Crossing the Liverpool Plains in the early decades of the nineteenth century, Edmund Blucher Uhr (Reg and D’Arcy’s father) claimed 150,000 acres of the finest land in NSW for the merchant Richard Jones. It was Kamilaroi country but neither Jones nor Uhr snr. had any doubts that the land was theirs for the taking. Jones’ only obligation was to stock the land, NSW thus perfecting a unique form of colonial expansion. “Invasion by sheep” became the bizarre casus belli between colonists and Aboriginal people. To the raw squatter mind, Marr writes, the land belonged to no-one. “Settlers saw themselves as defending their land against bands of vengeful savages … Australia was fought for in an endless war of little, cruel battles.”
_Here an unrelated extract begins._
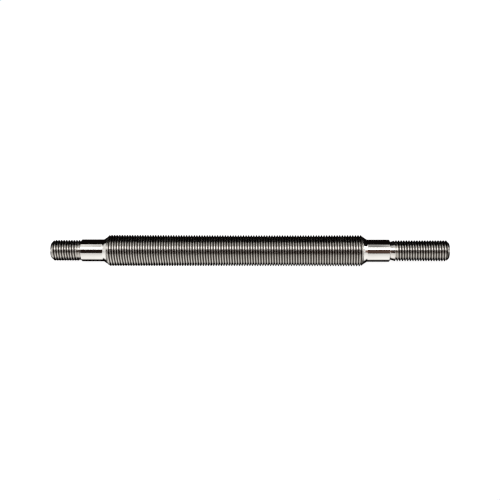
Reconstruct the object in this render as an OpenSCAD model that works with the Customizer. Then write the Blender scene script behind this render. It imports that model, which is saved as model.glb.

After the 1838 massacre of unarmed Aboriginal men, women and children at Myall Creek Station in Northern NSW which led, unusually, to the trial and hanging of most of the perpetrators, squatters took to poison to rid “their runs of blacks”. Edmund Uhr arrived in Brisbane on the same vessel as a Colin MacKenzie, “one of the lairds of the Upper Brisbane valley”. The death of two shepherds and the spearing of a bullock prompted a worker to ask MacKenzie, “Don’t you think it would be a good thing to give these fellows a dose?”. Within two weeks, at least fifty Aboriginal people on MacKenzie’s run were poisoned using arsenic and strychnine.
Marr argues that a law passed in London guarding the rights of Aborigines to live, hunt and fish on their lands, if enforced, would have transformed the history of Australia. The NSW Governor, Charles Augustus FitzRoy, asked that the rights of Aborigines be set out “in the clearest and most explicit manner”. The Colonial Office advised against and these rights survived only as “a ghost in the fine print of pastoral leases”. Neither colonial governments nor squatters paid them any heed, as the latter “went on clearing the land of blacks for over sixty years”.
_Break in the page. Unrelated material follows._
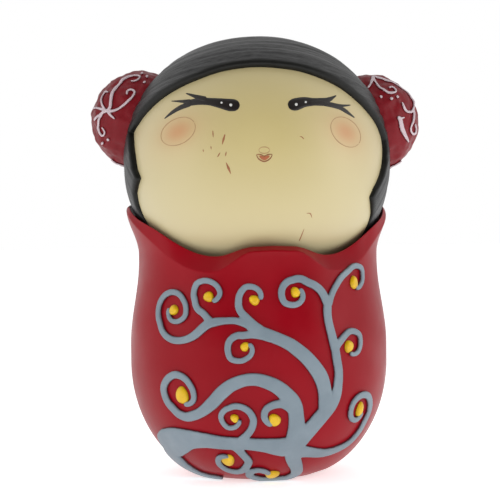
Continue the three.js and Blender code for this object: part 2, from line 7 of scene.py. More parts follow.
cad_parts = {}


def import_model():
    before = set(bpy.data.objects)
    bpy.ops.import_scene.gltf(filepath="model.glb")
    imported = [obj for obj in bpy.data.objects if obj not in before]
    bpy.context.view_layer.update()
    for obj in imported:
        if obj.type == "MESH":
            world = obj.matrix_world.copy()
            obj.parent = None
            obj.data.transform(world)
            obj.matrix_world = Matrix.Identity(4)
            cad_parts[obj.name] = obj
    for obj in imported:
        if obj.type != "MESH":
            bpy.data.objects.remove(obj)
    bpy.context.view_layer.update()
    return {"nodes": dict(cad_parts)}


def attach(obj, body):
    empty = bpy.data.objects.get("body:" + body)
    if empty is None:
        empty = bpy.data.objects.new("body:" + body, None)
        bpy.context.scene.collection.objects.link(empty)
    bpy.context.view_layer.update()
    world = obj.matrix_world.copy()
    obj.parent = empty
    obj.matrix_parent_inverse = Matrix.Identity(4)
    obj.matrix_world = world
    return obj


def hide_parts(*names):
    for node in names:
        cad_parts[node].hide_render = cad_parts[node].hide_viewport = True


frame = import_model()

# The doll is worked out in millimetres and stored in metres; the stage, the lights and the camera
# are in metres. The doll faces -Y.
# "Angle" is measured round the doll in degrees: 0 at the front, positive towards +X.
MM = 0.001
BODY = "body"
HEAD = "head"

# ---- dimensions shared with the CAD model ----
BASE_R = 14.0
BELLY_R, BELLY_LOW_Z, BELLY_HIGH_Z = 38.3, 34.0, 39.0
WAIST_R, WAIST_LOW_Z, WAIST_HIGH_Z = 35.6, 64.5, 66.0
FLARE_R, FLARE_Z = 39.2, 80.0
BELLY_FULLNESS = 0.55
SHELL_WALL = 3.2
FOOT_THICKENING = 0.06
FLOOR_T = 3.0
BASE_HOLE_R = 12.0
SHELF_Z, SHELF_T = 52.0, 4.0
SHELF_HOLE_R = 11.3
SHELF_COVE_Z, SHELF_COVE = 60.0, 2.5
COLLAR_WALL_LOW, COLLAR_WALL_HIGH = 3.6, 1.0
PETAL_TURN = 2.7
PETAL_EDGE = [(0, 67.9), (9, 67.7), (30, 61.8), (106, 80.2), (152, 63.5), (180, 68)]
RIM_RISE = [(0, 1.4), (9, 1.4), (30, 4.6), (60, 4.6), (86, 1.5), (106, 0.6), (152, 3.6), (180, 1.4)]

HEAD_TURN = -3.0
HEAD_Z = 93.9
HEAD_R, HEAD_H, HEAD_POWERS = 37.9, 35.1, (2.05, 2.5)
HEAD_WALL = 2.6
HEAD_BOTTOM_Z = 60.0
NECK_HOLE_R = 7.2
HAIR_R, HAIR_H, HAIR_POWERS = 39.7, 36.7, (2.08, 2.2)
HAIR_BOTTOM_Z = 66.0
BUN_R = 14.5
BUN_X, BUN_Y, BUN_Z = 34.7, 9.0, 105.4
BUN_UNEVEN = 0.8
BUN_SWELL = 0.25           # the modelled skin of a bun stands this far beyond its ball
BUN_BROAD_LUMP, BUN_FINE_LUMP = 0.6, 0.3
FACE_OFF_CENTRE = 0.45     # the face is painted this far towards the doll's left

# The vine: (angle, height, width) along each tendril. A curl at its end is (eye, start direction,
# turn, radii, end width): it sets off from the start direction (degrees, 0 towards +angle, 90 up)
# and turns anticlockwise (1) or clockwise (-1), with one radius for every sixth of a turn.
VINE = [
    ([(-70, 9.4, 6), (-65, 10.6, 9), (-58, 11.9, 10), (-50, 13.1, 9), (-42, 13.8, 6.6), (-33, 13.8, 5.2),
      (-24, 13.3, 4.6), (-12, 13.1, 4.0), (-2.5, 12.6, 4.8), (4, 12.1, 6.2), (12, 11.8, 8)], None),
    ([(-66, 10.4, 9), (-67, 7, 9), (-66.5, 4.2, 8), (-60, 2.1, 5), (-50, 1.5, 3.2), (-38, 1.4, 1.6)], None),
    ([(12.5, 12, 6.5), (12, 18, 4.9), (11.3, 21, 4.5), (10.4, 23.5, 4.6), (8.8, 25.5, 4.6), (6.4, 27.3, 4.4),
      (3.2, 29.2, 4.1), (-0.5, 30.6, 3.9), (-5.7, 31.7, 3.6), (-11, 31.6, 3.5), (-16.7, 30.2, 3.7),
      (-21, 28.1, 3.9), (-26.2, 24.8, 3.7), (-32, 22.1, 3)],
     ((-40.7, 26.7), -75, -1, (6.3, 5.6, 6.8, 6.2, 4.6, 4.1, 2.4), 1.4)),
    ([(10.6, 21.5, 3.2), (8.6, 23.2, 2.6)], ((1.6, 20.0), 65, 1, (5.4, 4.2, 2.3, 1.2), 1.4)),
    ([(-15.2, 13.6, 3), (-12.2, 15.2, 2.3), (-9.2, 17.3, 2.1)],
     ((-16.3, 20.6), -10, 1, (5.4, 4.3, 3.5, 3.9, 3.5, 2.1, 1.3), 1.2)),
    ([(12.5, 12, 6.5), (16.8, 15.2, 5.2), (20.6, 18.2, 5), (24.4, 21.2, 5), (27.6, 23.6, 4.6),
      (29.6, 26, 3.7), (30.4, 29, 3.1), (30.6, 33, 2.8), (29.7, 36.5, 2.8), (28.9, 39.5, 2.8),
      (27.6, 43, 2.8), (26.3, 47.2, 2.6), (26.1, 50, 2.6), (26.8, 52.6, 2.8)], None),
    ([(25.2, 21.5, 4.4), (24.5, 24.5, 4.2), (23.8, 28, 4.3), (21.4, 32.3, 4.5), (16, 37, 4.1),
      (9.6, 40.7, 3.8), (5, 42.5, 3.5), (-1, 44.2, 3.5), (-6, 45.6, 3.3), (-9.7, 47.2, 2.5),
      (-14.7, 48.2, 2), (-19.3, 48.2, 2), (-24.2, 47.8, 2.5), (-28, 46.9, 2.7), (-33.4, 44, 2.4),
      (-37.9, 42.7, 2.1)],
     ((-45.5, 50.9), -80, -1, (8.8, 6.3, 6.1, 5.2, 4.5, 4.7, 3.3, 2.1, 1.4), 1.3)),
    ([(2, 43.2, 3.2), (-3.7, 44.1, 2.5), (-8, 44.4, 2.2)],
     ((-11, 41), 100, 1, (3.2, 4.6, 5.2, 3.3, 2.2, 1.2), 1.2)),
    ([(-25.5, 47.6, 2.4), (-27.5, 48.8, 2.1)],
     ((-27.7, 54.9), -105, -1, (4.9, 4.3, 5.3, 4.2, 3.6, 1.8), 1.4)),
    ([(-3.5, 45.2, 3), (-6.9, 47, 2.3)], ((-6.9, 54), -118, -1, (5.3, 4.4, 4.4, 2.9, 1.5), 1.4)),
    ([(26.8, 51.6, 2.6), (24.8, 55.2, 2.5), (21.7, 57.4, 2.4)],
     ((11.6, 56), 40, 1, (4.5, 3.6, 4.0, 4.4, 3.3, 2.1, 1.2), 1.4)),
    ([(26.8, 51.6, 2.2), (29.3, 54.9, 1.9), (32.4, 57.5, 1.9), (36.3, 59.9, 1.9), (41.3, 61.7, 1.8)],
     ((44.3, 58), -257, -1, (4.4, 5.7, 2.9, 1.4), 1.3)),
    ([(28.6, 39.5, 2.4), (30.9, 41.2, 2.2), (33.9, 42.9, 2)],
     ((36.8, 40), -265, -1, (4.0, 5.3, 3.9, 1.8), 1.2)),
    ([(12, 12, 6), (15.5, 10.6, 4.8), (22, 9.9, 3.7), (31.6, 9.2, 3), (40.9, 9.8, 2.6), (48.8, 11.4, 2.4),
      (53.3, 14.2, 2.4)],
     ((47.1, 21.3), -35, 1, (6.2, 4.9, 4.5, 4.6, 4.1, 3.0, 1.4), 1.4)),
    ([(-20, 12.8, 3.2), (-17, 11.9, 2.8), (-14.3, 9.9, 2.4)],
     ((-23.7, 7.7), 0, -1, (6.0, 5.4, 4.2, 2.9, 2.1, 1.3), 1.4)),
    ([(12.4, 11, 6.2), (14.2, 7.8, 4.4), (18.6, 5, 3.7), (21.2, 3, 3.6), (18, 1.7, 3.2), (10, 1.4, 3),
      (0, 1.4, 3), (-8, 1.8, 2.8), (-12.6, 2.9, 2.5), (-10.5, 4.3, 2.3), (-5.5, 4.7, 2), (-1, 4.0, 1.8),
      (1.5, 3.2, 1.4)], None),
]
RELIEF_TOP = 1.0           # how far the vine stands off the body
RELIEF_ROOT = -0.35        # the vine starts inside the body's skin
RELIEF_VOXEL, RELIEF_STEP = 0.2, 0.4
FOOT_CLEARANCE = 0.1       # ornament near the foot stops this far above the table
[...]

Maurice O’Connell, squatter and President of the Queensland Legislative Council, declared that “if you want to destroy the blacks by wholesale slaughter”, you could not find people more suited to the purpose than the Native Police. “Dispersed in the usual and approved manner” became the phrase du jour for outright killing. With squatters demanding an empty landscape for their sheep, Reg Uhr was busy during the 1860s clearing the Biri, Yangga, Miyan and Yilba people from the hinterland of Bowen in central Queensland. The local newspaper, The Port Denison Times, observed that the town’s foundations were “cemented in blood”.
Meanwhile, the Brisbane Courier urged those “who love the poor blacks to acknowledge the colonial reality: There is no need to argue in favour of our right to occupy this country—we take it for granted. Nor need we say a word of our duty to protect ourselves against every possible danger that we may encounter in taking possession of such a magnificent inheritance”.
In an almost elysian vein, George Bowen, the first Governor of Queensland wrote to the Duke of Newcastle in 1859: “As in all other instances of colonisation among savage races, occasional loss of life is inevitable … this very fact lends to the efforts of our pastoral adventurers a tinge of danger … there is something sublime in the steady, silent, flow of pastoral settlement over North Eastern Australia … at the close of every year we find that the margin of Christianity and of Civilisation has been pushed forward”.
Taught the ways of the Native Police by Frederick Wheeler, D’Arcy Uhr became a prolific killer of Aboriginal people. He told a public inquiry in 1861 that a squatter’s complaint was reason enough to shoot a black man. Later he declared: “The poor unfortunate blacks! God gave them, I may say, all Australia. What for? God only knows as they are a useless race of savages.”
Marr notes that D’arcy’s massacres in the Gulf in the late 1860s have been cited ever since as evidence of the bloody cruelty of the Native Police. The Brisbane Courier said of a killing spree at Urilla in North Queensland: “Mr Uhr was accompanied by Mr Hetzer, who has been very kind and indulgent to the myalls [blacks] for a long time, but who now sees his folly. Everybody in the district is delighted with the wholesale slaughter dealt out by the native police and thank Mr Uhr for his energy in ridding the district of fifty-nine (59) myalls.”
The British press commented on this massacre, with headlines such as “Exterminating the Natives in Australia” (London’s Weekly Review), “Australian Vengeance” (Bradford’s Daily Telegraph) and “Colonial Humanity and Civilisation” (The Nation, Dublin). The Illustrated London News, however, cautioned that though “everybody in the colony is delighted” … we at home should be rather glad to be sure (which the story does not quite make us) that the vengeance fell not only heavily but in the right place”.
With the core records now gone we cannot be sure how many died at the hands of the Native Police. Marr writes that cautious interpretation of the remaining documentary fragments has seen estimates rise from 10,000 to 20,000 to more than 40,000, a figure which is “neither precise nor final”.
And what of guilt or shame that this was partly the work of Marr’s distant relatives? “I feel no guilt for what Reg did,” Marr writes, adding, however, “I can’t argue away the shame that overcame me when I first saw that photograph of Sub-Inspector Uhr in his pompous uniform. I was also intrigued by the shadowy forms of today’s politics emerging from the frontier wars—particularly the still potent belief in many quarters that the Aboriginal people deserve nothing for the continent they lost. Despising those we have wronged is another way we humans have of dealing with our shame … when the fighting was over, we forget about how Australia was won.”
That forgetting is only too evident in the current debate about the referendum for constitutional change. Marr would be well advised to arrange express delivery of his book to Peter Dutton and Jacinta Price. They—and many others—would learn a lot, if they could be bothered.